Fun With National Geographic Maps!

(pic courtesy of Craig Ferguson)

Yesterday some of you probably noticed a post on the China map in the recent National Geographic issue that I took down. What happened was that my good friend Danny Bloom sent me an email saying that Nat Geo had colored Taiwan and China the same color in the map in the May issue of National Geographic, on China. So I put up Danny's note and several people wrote in to protest.

Then a comment on my blog averred that there was a disclaimer on the map, which Danny hadn't mentioned -- as shown above. I took the post down until I could resolve the issue. Further emails were exchanged -- and it turned out that there were two maps in the issue, one with the disclaimer pictured above, one without. After discussion with the National Geographic editor, we discovered that two different divisions of the Society had prepared the maps, one with the disclaimer, the other without. Confusion resolved! Well, confusion at our end, anyway...

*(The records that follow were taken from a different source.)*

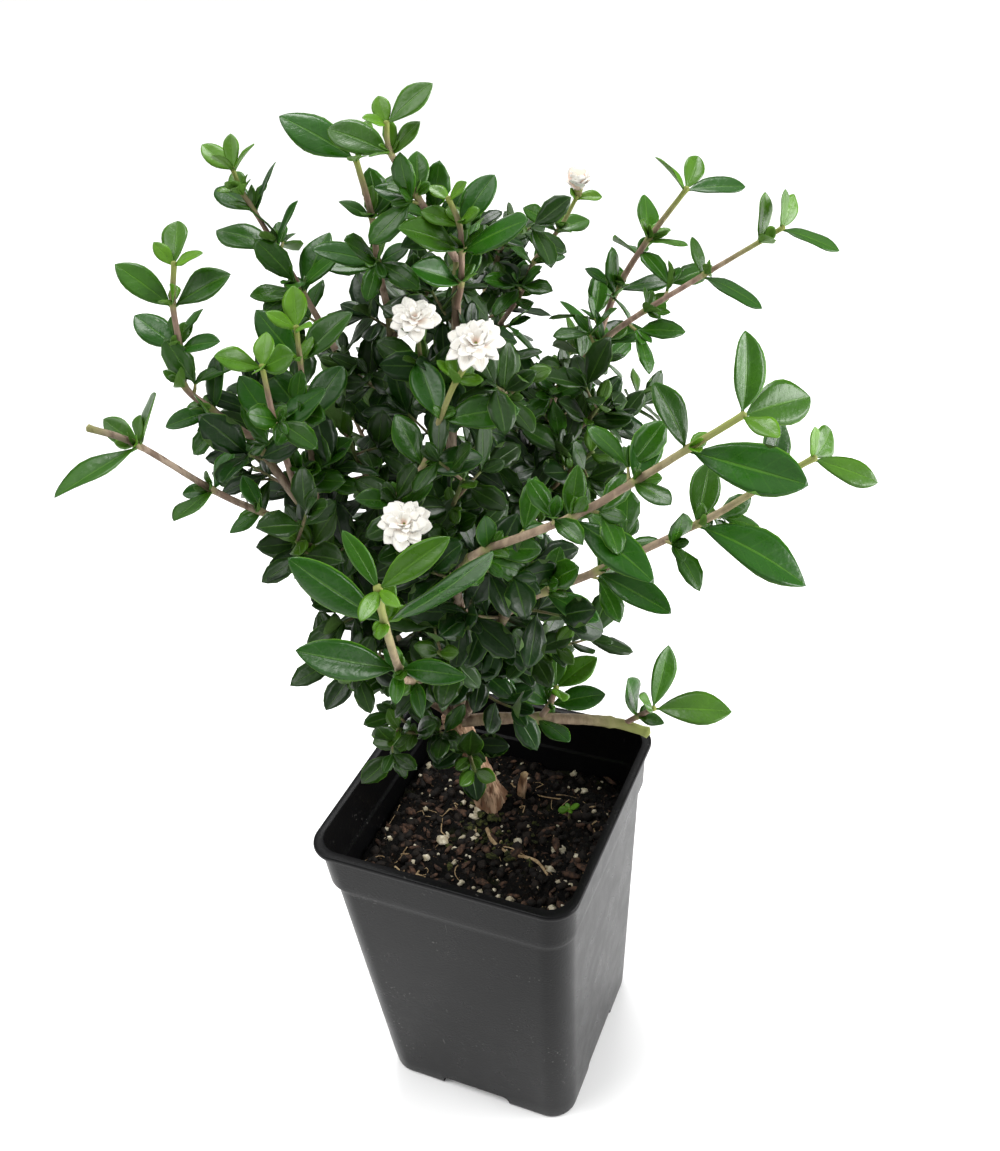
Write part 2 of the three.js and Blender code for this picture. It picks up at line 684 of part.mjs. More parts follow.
// What stands or lies in the soil sits in a socket of its own shape, a gap wider all round.
function buildPotAndSoil() {
  const stub = [new THREE.Vector3(2, 20, 103), new THREE.Vector3(4, 24, 121)];
  const root = vectors([[-3, 1, 111.2], [2, -4, 110.4], [10, -7, 110], [20, -7, 110], [29, -14, 109.6]]);
  const sprout = new THREE.Vector3(24, 18, 106);
  const grain = new THREE.Vector3(-17, -9, 110.2);
  const small = [
    ['cut_stub', stemSolid(stub, 1.7, 1.5, 8), stemSolid(stub, 1.7, 1.5, 8, GAP), COLOURS.bark],
    ['surface_root', stemSolid(root, 0.7, 0.45, 6), stemSolid(root, 0.7, 0.45, 6, GAP), COLOURS.root],
    [
      'seedling', seedlingSolid(sprout),
      stemSolid([sprout, new THREE.Vector3(24.3, 17.6, 112)], 0.6, 0.6, 8, GAP), COLOURS.youngShoot,
    ],
    ['perlite_grain', perliteSolid(grain, 2.4), perliteSolid(grain, 2.4 + GAP), COLOURS.perlite],
  ];
  const trunk = placed.find((piece) => piece.owner === 'trunk').swollen;
  const sockets = [trunk, ...small.map(([, , socket]) => socket)];
  const soil = largestPiece(sockets.reduce((rest, socket) => rest.subtract(socket), soilSolid()));
  container.add(meshOf('pot', potSolid(), COLOURS.pot));
  container.add(meshOf('soil', soil, COLOURS.soil));
  for (const [name, solid, , look] of small) {
    plant.add(meshOf(name, solid, look));
  }
}

buildStems();
buildShoots();
buildPotAndSoil();

export default group;
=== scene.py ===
"""Potted serissa: the looks of a small evergreen shrub growing in a square nursery pot.

Every piece is a surface worked out with numpy and stands for one CAD node, or lies in the soil or
between the shoots. The frame is the CAD part's: +Z up, the origin in the middle of the pot's
underside, metres. Lengths written in this file are millimetres and are scaled once, by MM.
"""
import json
import math
import zlib

import bpy
import numpy as np
from bpy.props import FloatProperty, FloatVectorProperty, IntProperty, PointerProperty
from mathutils import Matrix, Vector


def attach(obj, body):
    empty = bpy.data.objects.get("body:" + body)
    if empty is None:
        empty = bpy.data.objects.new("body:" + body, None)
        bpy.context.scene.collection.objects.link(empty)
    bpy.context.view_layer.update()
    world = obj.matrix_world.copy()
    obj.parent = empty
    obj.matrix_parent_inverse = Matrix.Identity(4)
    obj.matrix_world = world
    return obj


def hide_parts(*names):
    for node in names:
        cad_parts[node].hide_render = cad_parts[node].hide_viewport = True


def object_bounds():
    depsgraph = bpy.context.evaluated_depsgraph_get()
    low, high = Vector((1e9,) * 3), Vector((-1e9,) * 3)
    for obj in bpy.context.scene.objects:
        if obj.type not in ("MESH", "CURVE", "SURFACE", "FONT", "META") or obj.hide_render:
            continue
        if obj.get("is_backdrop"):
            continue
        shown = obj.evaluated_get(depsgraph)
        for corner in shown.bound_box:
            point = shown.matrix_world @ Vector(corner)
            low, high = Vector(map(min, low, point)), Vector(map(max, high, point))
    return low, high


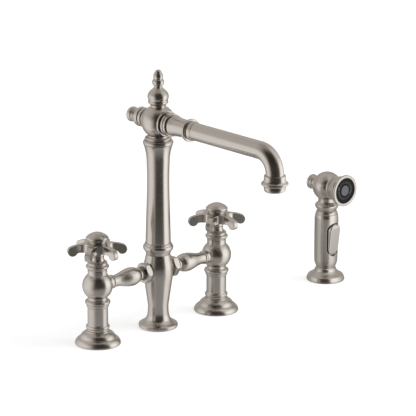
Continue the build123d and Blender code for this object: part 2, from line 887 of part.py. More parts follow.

The truly interesting thing was not the map confusion, but two comments made by the editor in one of his letters. First, he (and others at the Society) apparently believe that the US position is that Taiwan is part of China. The fact is that the US position, reiterated last year when UN Sec-Gen Ban rejected the letter from Chen Shui-bian applying for Taiwan's entry into the UN under the name Taiwan, is that the status of Taiwan is undetermined. It has been that way now since the San Francisco Peace Treaty was signed in 1951 (see my blogpost on the UN letter).

Another remark of his observed that with the election of Ma, Taiwan is not likely to be pursuing independence soon. Many editors around the globe are going to come to similar conclusions, and getting them to change their presentations on Taiwan to a more neutral position is going to be even more difficult.

2 comments:

  1. I think the map on page 44 and 45 is the worst for not accurately displaying Taiwan's status. It has no disclaimer and if you look closely labels Taiwan as a province of China.

    ReplyDelete
  2. Yup, there is nothing wrong with the map. It's only some small minority of the peoples who ain't able to accept that.